Many of the donkeys brought by the refugees were killed by the strike. Half a dozen lie in the road in front of the school. Their stomachs and intestines hang from their bellies. A seventh donkey is still alive, though critically injured.

Diab, my childhood friend, lives across the street from this school. I visit him and find him weeping at the loss of his cousins. I knew his cousins; they were our neighbors. With tears still rolling down his cheeks, Diab takes me to see the three ruined houses.

The fig tree in front of the homes is painted white with dust. Branches lie on the ground with fruit still on them, mocking us. Diab leads me through to a small room, where he clears a path through scattered children’s toys and points to the corner, where a 2-year-old boy was found, still alive. A little girl elsewhere in the house shouts happily that the big clock on the wall is still intact. This old clock hangs on the wall at the end of a very long, thin living room. The girl’s happiness is the only positive moment of the entire day.

The rest of the family has been injured. One boy is still hysterical after seeing the flesh of his father and his uncle, mixed together like meat in a butcher’s shop. They have yet to calm him down.

It is now the morning after perhaps the most difficult night of the war. The sky was lit up all night and the shells never stopped. As usual, it was all so close. As usual, we did not know where each rocket fell, exactly. We simply felt their reverberations and guessed where they might be coming from. My head was on the pillow for hours, but sleep never came.

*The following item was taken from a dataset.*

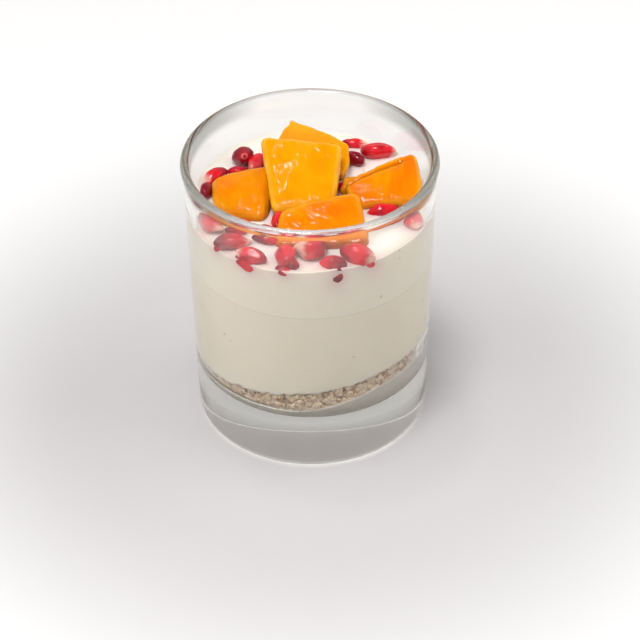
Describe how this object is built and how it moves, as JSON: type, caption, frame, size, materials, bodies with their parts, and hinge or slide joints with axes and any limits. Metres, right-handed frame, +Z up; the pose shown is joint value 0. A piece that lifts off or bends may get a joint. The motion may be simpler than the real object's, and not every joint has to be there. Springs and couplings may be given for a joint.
{
  "type": "yogurt parfait in a glass",
  "caption": "Yogurt parfait in a clear tumbler: a bed of oats, thick white yogurt, and peach pieces and pomegranate arils on top.",
  "frame": {"origin": "middle of the glass's foot, on the surface it stands on", "axes": "+Z up along the axis of the glass, -Y towards the side seen in the picture, +X to that side's right"},
  "size_m": [0.08, 0.08, 0.095],
  "materials": {
    "glass": "clear polished glass with a rounded lip and a thick base",
    "yogurt": "smooth moist creamy white yogurt",
    "oats": "rough pale beige oat flakes with browner bits",
    "peach": "wet translucent yellow-orange fruit flesh",
    "pomegranate": "glossy translucent crimson seed sacs with pale tips"
  },
  "bodies": {
    "root": {"glass": "glass", "yogurt": "yogurt", "oats": "oats", "peach_front": "peach", "peach_top": "peach", "peach_left": "peach", "peach_right": "peach", "peach_back": "peach", "peach_low": "peach", "aril_01": "pomegranate", "aril_02": "pomegranate", "aril_03": "pomegranate", "aril_04": "pomegranate", "aril_05": "pomegranate", "aril_06": "pomegranate", "aril_07": "pomegranate", "aril_08": "pomegranate", "aril_09": "pomegranate", "aril_10": "pomegranate", "aril_11": "pomegranate", "aril_12": "pomegranate", "aril_13": "pomegranate", "aril_14": "pomegranate", "aril_15": "pomegranate", "aril_16": "pomegranate", "aril_17": "pomegranate", "aril_18": "pomegranate", "aril_19": "pomegranate", "aril_20": "pomegranate", "aril_21": "pomegranate", "aril_22": "pomegranate", "aril_23": "pomegranate", "aril_24": "pomegranate", "aril_25": "pomegranate", "aril_26": "pomegranate", "aril_27": "pomegranate"}
  },
  "joints": []
}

Shells fell around us, closer and closer. Jaffa woke up at one point, when the explosions were closest. That was when they hit the United Nations school. The light in the sky caught her attention, and she said sleepily, “Papa, light!” and pointed to the sky. She did not know that death was carried in that light.

Now morning is here and everything is different. You see death on the faces of the people in the street. You feel it. This piece of metal — this fragment of a rocket in front of me, that has killed more than 15 innocent people — it reminds me of the light that Jaffa pointed to. It tells me Death is still around us, that it is not satisfied yet.